En estos pensamientos estaba cuando como una luz, como un relámpago, iluminó mi mente. Aquella mujer de la mirada desolada era la madre que aquel niño que conocí una noche extraña. Habíamos escuchado cantos cuyo origen desconocíamos y el grupo de pastores nos acercamos con curiosidad a un establo cercano al pueblo. Acababa de nacer un niño y la madre débil y feliz intentaba arroparle envuelta en un perfume de alegría, algunos otros pastores había venido atraídos por los cantos de fiesta. Junto a ellos tres sabios había dejado aquellos cofres sobre la paja que desprendían aquel aroma. El hombre que estaba con ella y el niño los había abierto y, a pesar de la opinión de todos que preferían dejárselo al pequeño, había comenzado a repartir su contenido nada más se marcharon los donantes. Como yo era el más joven, apenas un niño, me entregó uno de los cofres que apenas llegaban a sostener mis escasas fuerzas. Aquel regalo me dejó sobrecogido y siempre tengo la certeza que aquella noche cambió mi vida. No lo sabría explicar bien, incluso algunas veces los recuerdos se confundían en mis sueños y si no fuera por aquel cofre, en ocasiones estaría inclinado a pensar que fue una alucinación en medio de la oscuridad de la noche.
Nicodemo, mi señor, buscaba ungüentos para embalsamar el cadáver de un amigo. Resulta que el difunto era el hijo de aquella mujer dolorosa. El niño de la noche extraña de hace más de treinta años ahora estaba muerto. Salí como una exhalación a buscar mi cofre con el resto de la resina y la coloqué junto a mi señor que ya había recogido más de treinta kilos. Movido por la compasión y el asombro me acerqué a la mujer y abriendo a la vez el cofre y mis labios le conté como lo recibí en aquella noche extraña.
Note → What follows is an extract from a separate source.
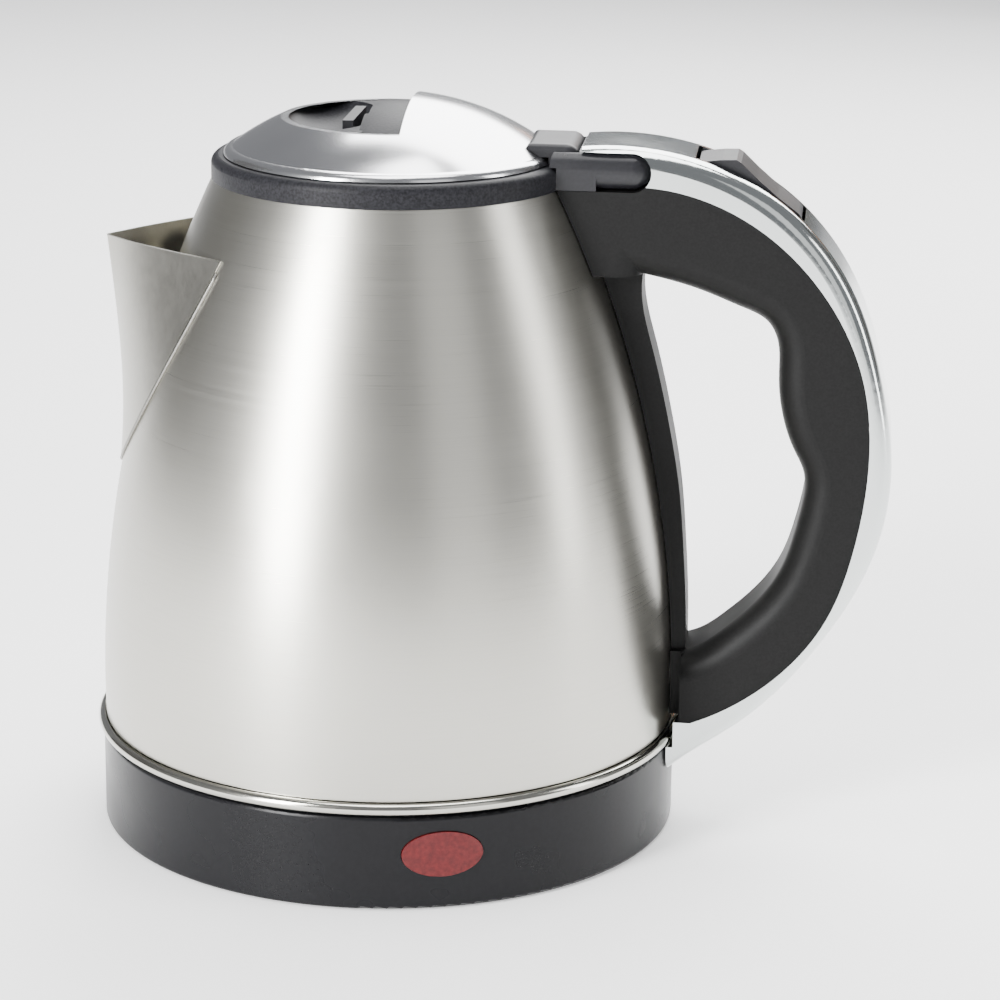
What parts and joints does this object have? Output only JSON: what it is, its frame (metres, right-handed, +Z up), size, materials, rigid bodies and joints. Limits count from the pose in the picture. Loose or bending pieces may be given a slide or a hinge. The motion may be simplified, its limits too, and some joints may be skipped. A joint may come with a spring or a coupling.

Ella sorprendida, parecía también convocar sus recuerdos. Yo le hablé del niño, de los sabios y del reparto de los cofres que organizaron y fugazmente, como en un anticipo, sonrió. Luego abrió el cofre y mezclando con un poco de vinagre ungió el rostro de su hijo para salir dejando hacer a los que estaban encargados.
Acompañé en el duelo a la mujer casi como un pariente, como si hubiera sido testigo de la vida del difunto, aunque la verdad es que solo lo vi con vida aquella noche extraña. Ya en Jerusalén conté a los amigos de aquel hombre difunto como le conocí de forma fugaz y extraordinaria recién nacido, y cómo por obra de un extraño destino aquel cofre había servido también para embalsamarle. Ellos me hablaron de Jesús, el Galileo y de cómo aquello era un signo sorprendente, otro más apenas explicable entre todo lo ocurrido.
Cuando volví a casa con el cofre al fin vacío, no dejaba de asombrarme de aquella extraña historia. A los pocos días volví a visitar a la mujer y los amigos del Galileo, me dijeron que el difunto había pasado por allí y que estaba vivo. Extrañeza sobre extrañeza, me pareció sentir en aquella casa el aroma a aquella resina que tan bien conocía.
De nuevo en mi casa abrí nuevamente el cofre vacío y extrañamente como casi todo en esta historia, un intenso aroma invadió la estancia. Qué será que este aroma aún lo huelo y me acompaña, a veces tenue y otras penetrante y profundo. Y siempre me trae a la memoria que hace muchos años vi a un niño envuelto en pañales al que miraba su madre, cuyos ojos mostraban una inmensa alegría y escuché como el cielo cantaba y olía a mirra toda aquella extraña noche.